16 July 2012

Public says posthumous reproduction OK

Many people think it's OK to retrieve sperm or eggs from a dead or dying spouse in order to have children in the future - but only if there is written consent, a survey suggests.


Many Americans may think it's OK to retrieve sperm or eggs from a dead or dying spouse in order to have children in the future - but only if there is written consent, a new survey suggests.

The survey, of more than 1 000 US adults, asked people about their views on "posthumous reproduction".

Most often, that involves eggs, sperm or embryos that were frozen by a person before undergoing medical treatment that could cause infertility - usually chemotherapy or radiation for cancer. If that person dies, their surviving partner may use the eggs or sperm to have a child through assisted reproduction.

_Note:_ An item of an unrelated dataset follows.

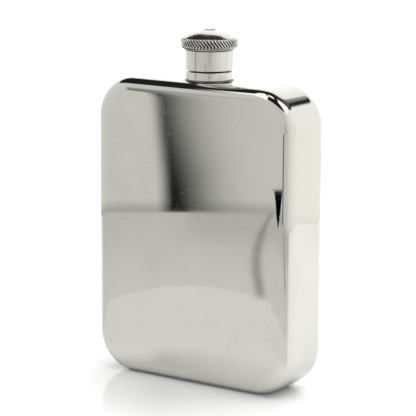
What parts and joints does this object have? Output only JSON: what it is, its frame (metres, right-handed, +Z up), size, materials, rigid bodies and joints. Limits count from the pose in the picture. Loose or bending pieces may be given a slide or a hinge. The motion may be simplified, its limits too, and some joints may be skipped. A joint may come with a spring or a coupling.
{
  "type": "hip flask",
  "caption": "Flat rounded-rectangle metal hip flask with a round neck and a captive hinged screw top under a knurled domed knob.",
  "frame": {"origin": "centre of the flask's footprint, on the surface that it stands on", "axes": "+Z up along the neck; +X along the width, to the viewer's right from the front; the front panel faces -Y and the hinge of the top is at the back, towards +Y"},
  "size_m": [0.0844, 0.0244, 0.1282],
  "materials": {
    "pewter_body": "mirror-polished pewter with fine polishing marks and small pits",
    "pewter_turned": "turned and polished pewter with faint lathe rings",
    "pewter_knob": "polished pewter crown over a knurled rim with dark valleys",
    "pewter_neck": "turned pewter, less polished than the body",
    "solder": "dull grey solder",
    "steel": "plain steel",
    "brass": "machined brass",
    "cork": "pressed cork"
  },
  "bodies": {
    "flask": {"front_shell": "pewter_body", "back_shell": "pewter_body", "seam_solder": "solder", "neck_tube": "pewter_neck", "flange_solder": "solder", "neck_collar": "pewter_turned", "collar_solder": "solder", "hinge_bracket": "pewter_turned"},
    "pin": {"hinge_pin": "steel"},
    "top": {"sleeve": "pewter_turned", "hinge_leaf": "pewter_turned"},
    "knob": {"knob": "pewter_knob", "friction_washer": "steel", "rivet": "pewter_neck", "rivet_washer": "brass", "liner": "brass", "sealing_washer": "cork"}
  },
  "joints": [
    {"name": "top_lift", "type": "slide", "parent": "flask", "child": "pin", "axis": [0, 0, 1], "range_m": [0, 0.0016]},
    {"name": "top_tilt", "type": "hinge", "parent": "pin", "child": "top", "pos_m": [0, 0.0112, 0.11365], "axis": [-1, 0, 0], "range_deg": [0, 105]},
    {"name": "knob_turn", "type": "hinge", "parent": "top", "child": "knob", "pos_m": [0, 0, 0.121], "axis": [0, 0, 1], "range_deg": [0, 360]}
  ],
  "couplings": [
    {"joint": "knob_turn", "follows": "top_lift", "rad_per_m": 3927}
  ]
}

In those cases, couples would have typically planned for, and documented, what should be done with the sperm or eggs if the ill partner died. But in recent years, it's become possible to do "emergency" retrieval of sperm or eggs when someone suddenly dies or becomes terminally ill.

When the situation arises

The typical situation involves a young couple who planned on having children-but never thought about what to do if one of them died unexpectedly, according to Dr Sara E. Barton of Brigham and Women's Hospital in Boston.

"In those cases, there is virtually never any written directive," said Dr Barton, who led the new study.

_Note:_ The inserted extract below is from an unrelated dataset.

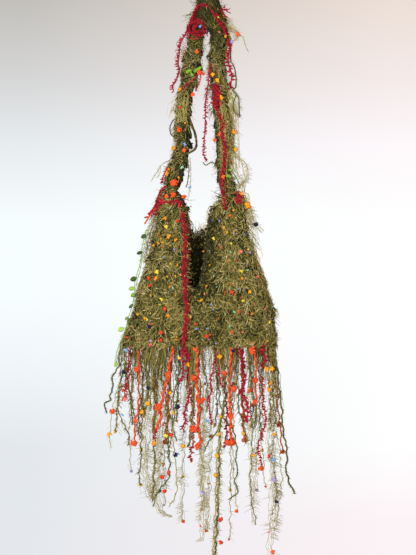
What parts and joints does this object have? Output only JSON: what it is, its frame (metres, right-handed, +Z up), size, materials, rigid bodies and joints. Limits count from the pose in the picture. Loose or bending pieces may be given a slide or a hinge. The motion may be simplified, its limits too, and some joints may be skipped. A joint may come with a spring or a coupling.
{
  "type": "bilum string bag",
  "caption": "Shaggy looped string bag with a V-cut mouth, a long shoulder strap and a deep fringe of novelty yarns, hanging from its strap.",
  "frame": {"origin": "the hang point: the underside of the strap's top fold, where a hook or peg holds the bag", "axes": "+Z up, -Y is the bag's front with the V-cut mouth, +X is to the right seen from the front"},
  "size_m": [0.3774, 0.1026, 1.144],
  "materials": {
    "olive_pile": "shaggy eyelash and looped yarn pile",
    "crimson_yarn": "looped ladder yarn",
    "lace_yarn": "thin eyelash and ladder yarn",
    "leaf_yarn": "thin yarn with small flat leaves",
    "orange_yarn": "crocheted cotton tape with small blooms",
    "olive_yarn": "hairy chenille yarn",
    "green_yarn": "twisted boucle yarn"
  },
  "bodies": {
    "root": {"pouch": "olive_pile", "shoulder_strap": "olive_pile", "top_wrap": "crimson_yarn", "right_lace": "lace_yarn", "crimson_band": "crimson_yarn", "crimson_tape": "crimson_yarn", "leaf_vine": "leaf_yarn", "fringe_front": "orange_yarn", "fringe_inner_front": "olive_yarn", "fringe_inner_back": "green_yarn", "fringe_back": "olive_yarn"}
  },
  "joints": []
}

Emergency requests to harvest sperm or eggs are not common. At Brigham and Women's fertility center, doctors have gotten one or two such requests per year in the past few years, according to Dr Barton. But doctors don't have clear guidance on how to handle emergency requests. And an important factor is public opinion, Dr Barton said.

How the survey was done

So she and her colleagues tried to gauge people's attitudes in an online survey of 1 049 Americans ages 18 to 75. After reading a short explanation of what "posthumous reproduction" is, close half of the respondents said they thought a person should be able to request sperm or eggs be taken from their dead or dying partner. About one-fifth said they "didn't know," while the rest were opposed.

But most people felt that should only be done if there was written consent from the deceased. Of people who supported posthumous reproduction, 70% said written consent should be mandatory.

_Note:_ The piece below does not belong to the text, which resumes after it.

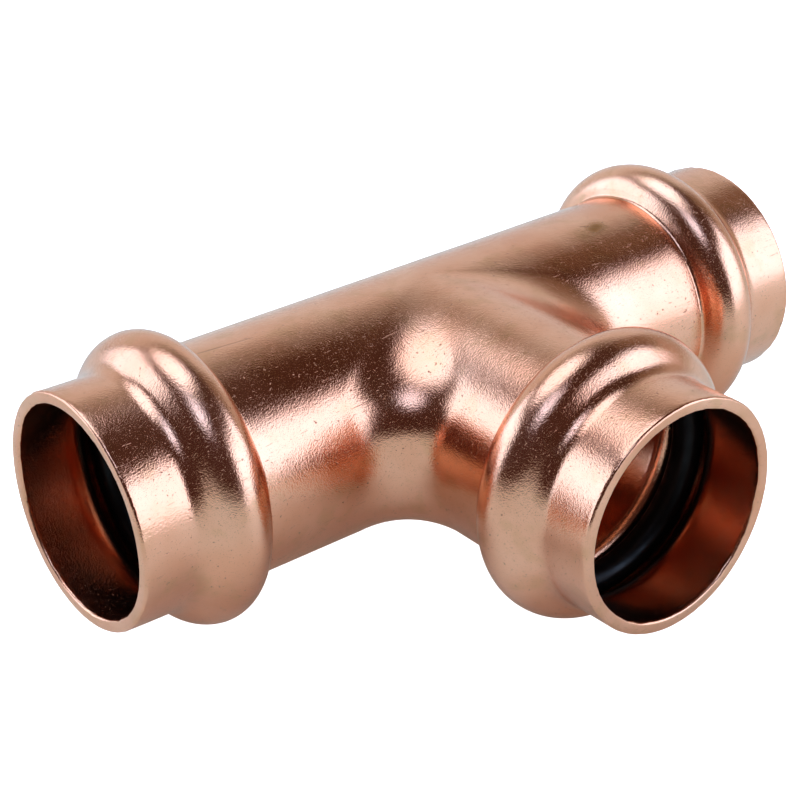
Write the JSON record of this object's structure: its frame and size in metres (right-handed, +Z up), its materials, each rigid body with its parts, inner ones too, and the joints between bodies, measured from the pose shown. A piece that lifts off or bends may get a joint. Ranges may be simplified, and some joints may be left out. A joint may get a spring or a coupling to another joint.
{
  "type": "press-fit tee fitting",
  "caption": "Copper equal tee for joining tube by pressing: a straight run and a side branch, each ending in a beaded socket with a rubber O-ring.",
  "frame": {"origin": "centre of the bounding box, on the level where the three beads rest", "axes": "+X along the run, -Y out of the branch, +Z up"},
  "size_m": [0.0878, 0.0532, 0.0307],
  "materials": {
    "copper": "satin",
    "seal_rubber": "satin"
  },
  "bodies": {
    "root": {"tee_body": "copper", "seal_run_left": "seal_rubber", "seal_run_right": "seal_rubber", "seal_branch": "seal_rubber"}
  },
  "joints": []
}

Having mandatory written consent would, in reality, mean that most emergency requests could not be filled, Dr Barton noted. "I think our findings put into question doing the (emergency) retrieval at all," Dr Barton said.

The study, which appears online in Fertility & Sterility, also asked people what they would want for themselves. Half of respondents said they would not want sperm or eggs taken from them if they died-including 41% of respondents who were still in their reproductive years.

Dr Barton pointed out that a couple can want to have children, but that does not necessarily mean someone would want to become a parent after he or she died.

European guidelines different

Right now, the American Society for Reproductive Medicine has no specific guidelines on emergency requests for sperm or egg retrieval. But the European Society for Human Reproduction and Embryology (ESHRE) does.

It says that written consent is a must, and there should be a minimum one-year waiting period before the frozen eggs or sperm are actually used.

"The general public seems to be in line with the ESHRE," Dr. Barton said - though, on the issue of wait time, only about one-third of survey respondents thought there should be a mandatory one. The study has its limits. It was an online survey, so it may not be representative of Americans as a whole.

And most respondents had never heard of "posthumous reproduction" before the survey. It's possible that with more information, people's attitudes could shift, according to Dr Barton.

Now that people are starting to learn that emergency sperm and egg retrieval is possible, some couples may want to think about the issue. "This may be something you decide you want to talk about with your loved ones," Dr Barton said.